Già la legge 11 novembre 2011, n. 180, nel quadro dello Statuto delle imprese, prevedeva che, al fine di favorire l’accesso delle piccole e medie imprese a un rapporto diretto con la p.a., questa dovesse evidenziare nei bandi di gara la possibilità di corrispondere direttamente i pagamenti per le prestazioni subappaltate. Si trattava di una deroga al Codice dei contratti pubblici che invece lascia alla discrezionalità della stazione appaltante la decisione di prevedere nel bando di gara il pagamento diretto del subappalto dato che si tratta di un contratto autonomo rispetto all’appalto pubblico.

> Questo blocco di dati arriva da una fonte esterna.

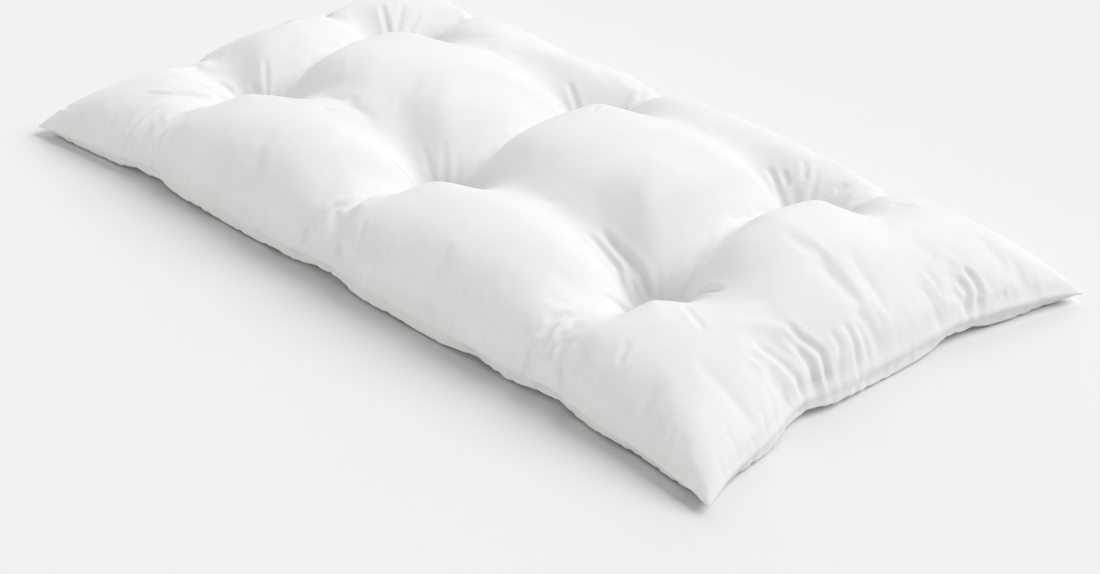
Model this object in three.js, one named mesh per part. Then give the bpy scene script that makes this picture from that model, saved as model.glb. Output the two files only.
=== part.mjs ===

Con questa decisione la stazione appaltante evita i rischi di sospensioni o di ritardi nell’esecuzione conseguenti, da un lato, alla necessità di bloccare i pagamenti nei confronti degli appaltatori inadempienti verso il subappaltatore e, dall’altro, al probabile ostruzionismo in fase esecutiva che potrebbero porre in essere gli stessi subappaltatori. Allo stesso tempo la p.a. potrebbe consolidare il rapporto contrattuale con le imprese subappaltatrici anche più piccole, scongiurare i comportamenti fraudolenti dell’appaltatore, assicurare la tracciabilità dei pagamenti stessi mentre i subappaltatori riuscirebbero a ottenere il pagamento delle prestazioni eseguite e l’appaltatore potrebbe evitare o sanare situazioni di insolvenza verso i subappaltatori mediante l’utilizzo di somme teoricamente a essi spettanti.
È per questo che la legge delega n. 11/2016 prevede che la stazione appaltante trasferisca i pagamenti dovuti all’appaltatore direttamente al subappaltatore nel caso di inadempimento dell’impresa principale o anche su richiesta del subappaltatore ma soprattutto stabilisce che si dovranno individuare espressamente le fattispecie in cui la p.a. procederà al pagamento diretto se il subappaltatore fosse una MPMI .
Riguardo al subappalto, infine, la legge delega prevede che vengano individuate le tipologie di appalto per cui in sede di gara ciascun concorrente è tenuto a indicare, oltre alle prestazione che intende subappaltare, una terna di nomi di possibili subappaltatori per ciascuna delle prestazioni subappaltabili.
La legge delega, inoltre, auspica che sotto la direzione dell’ANAC si realizzi un sistema amministrativo di penalità e premialità per la denuncia obbligatoria delle richieste estorsive e corruttive da parte delle imprese titolari di appalti pubblici e di quelle subappaltatrici prevedendo anche uno specifico regime sanzionatorio nei casi di omessa o tardiva denuncia e individuando le norme del nuovo Codice la cui violazione determinerà la comminazione di sanzioni amministrative da parte dell’ANAC.
Tra le altre indicazioni della legge delega viene ribadita l’importanza di razionalizzare metodi di risoluzione delle controversie alternativi al rimedio giurisdizionale, anche in materia di esecuzione del contratto, soprattutto disciplinando il ricorso alle procedure arbitrali nel rispetto dei principi di trasparenza, celerità, economicità e imparzialità.
Riguardo invece al controllo affidato al collaudatore sulla corretta esecuzione dei lavori pubblici, si auspica una revisione della disciplina di affidamento degli incarichi di collaudo ai dipendenti appartenenti alla p.a. che scongiuri fenomeni di incompatibilità o conflitti di interessi. L’intenzione è quella di vietare la nomina quando la sede dell’amministrazione di appartenenza del collaudatore sia la stessa in cui si esegue un appalto di importo superiore alle soglie di rilevanza comunitaria e soprattutto di limitare l’importo del corrispettivo dovuto al collaudatore.
Complessivamente l’obiettivo della riforma è quello di creare un sistema di appalti pubblici semplificato, basato su poche regole che rendano i soggetti pubblici più liberi e allo stesso tempo più responsabili di agire e soprattutto di trattare e di dialogare con le imprese. In questo nuovo sistema l’ANAC è chiamato a controllare i soggetti che vi operano nel senso di orientarli, senza sfociare nel dirigismo, in un mercato sempre più aperto e concorrenziale, ma soprattutto sano nel senso di adeguato a standard di legalità riconosciuti in tutta Europa.